The new inquiry, which began in Londonderry on Monday, is probing the shooting of 14 Roman Catholics by British troops during a civil rights march.
Paratroopers maintain that they opened fire after they were shot at following rioting. Witnesses and victims’ relatives say soldiers fired without provocation at unarmed civilians.
Under army code, soldiers are permitted to shoot to kill only when they are under fire or fear for their lives--and they are not to shoot to kill people who are unarmed.
Britain’s Channel 4 television broadcast a recording of a British army officer telling a soldier to shoot dead a man believed to have thrown a nail bomb at a patrol in Londonderry several minutes earlier, despite the fact that the man was unarmed.
“I can see the nail bomber, but he doesn’t appear to have anything in his hands,” the soldier told his superior, who responded, “Shoot him dead.” The soldier missed.

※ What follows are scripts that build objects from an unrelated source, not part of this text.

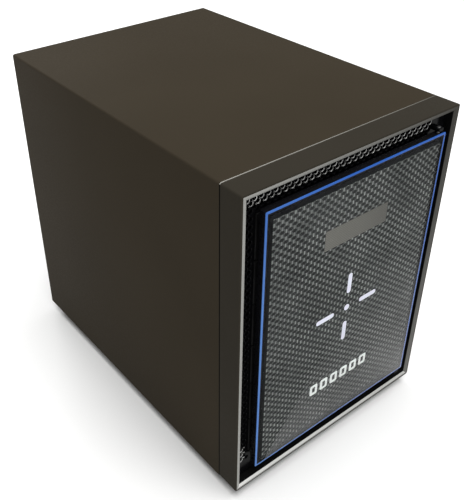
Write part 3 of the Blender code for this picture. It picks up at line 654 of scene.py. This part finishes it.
def smoothing_group():
    """Shades smooth, apart from edges over the sharp angle."""
    shade = "GeometryNodeSetShadeSmooth"
    group, faces, edges = node_chain("smooth_node", shade, shade)
    faces.domain, edges.domain = "FACE", "EDGE"
    edges.inputs["Shade Smooth"].default_value = False
    angle = group.nodes.new("GeometryNodeInputMeshEdgeAngle")
    over = group.nodes.new("FunctionNodeCompare")
    over.data_type, over.operation = "FLOAT", "GREATER_THAN"
    over.inputs["B"].default_value = SHARP_ANGLE
    group.links.new(angle.outputs["Unsigned Angle"], over.inputs["A"])
    group.links.new(over.outputs["Result"], edges.inputs["Selection"])
    return group


WELD = welding_group()
SMOOTH = smoothing_group()


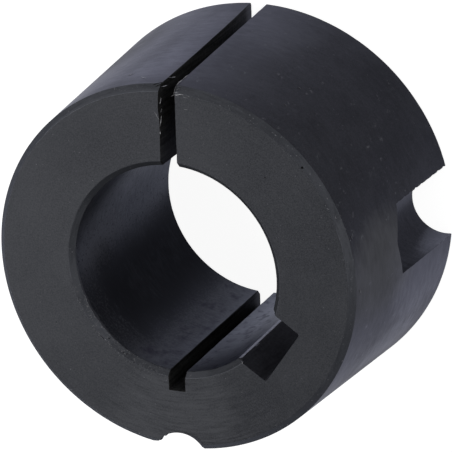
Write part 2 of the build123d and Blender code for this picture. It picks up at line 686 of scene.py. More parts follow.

The recording, made by a radio enthusiast who monitored army frequencies in the run-up to and during “Bloody Sunday,” was rejected from the original 1972 “Widgery inquiry,” which exonerated the soldiers, but it is now among thousands of pieces of documentary evidence being studied.
The new inquiry began in 1998 but was postponed until this year while the paratroopers lobbied for and secured their anonymity. Lawyers used the delay to interview witnesses and gather more evidence.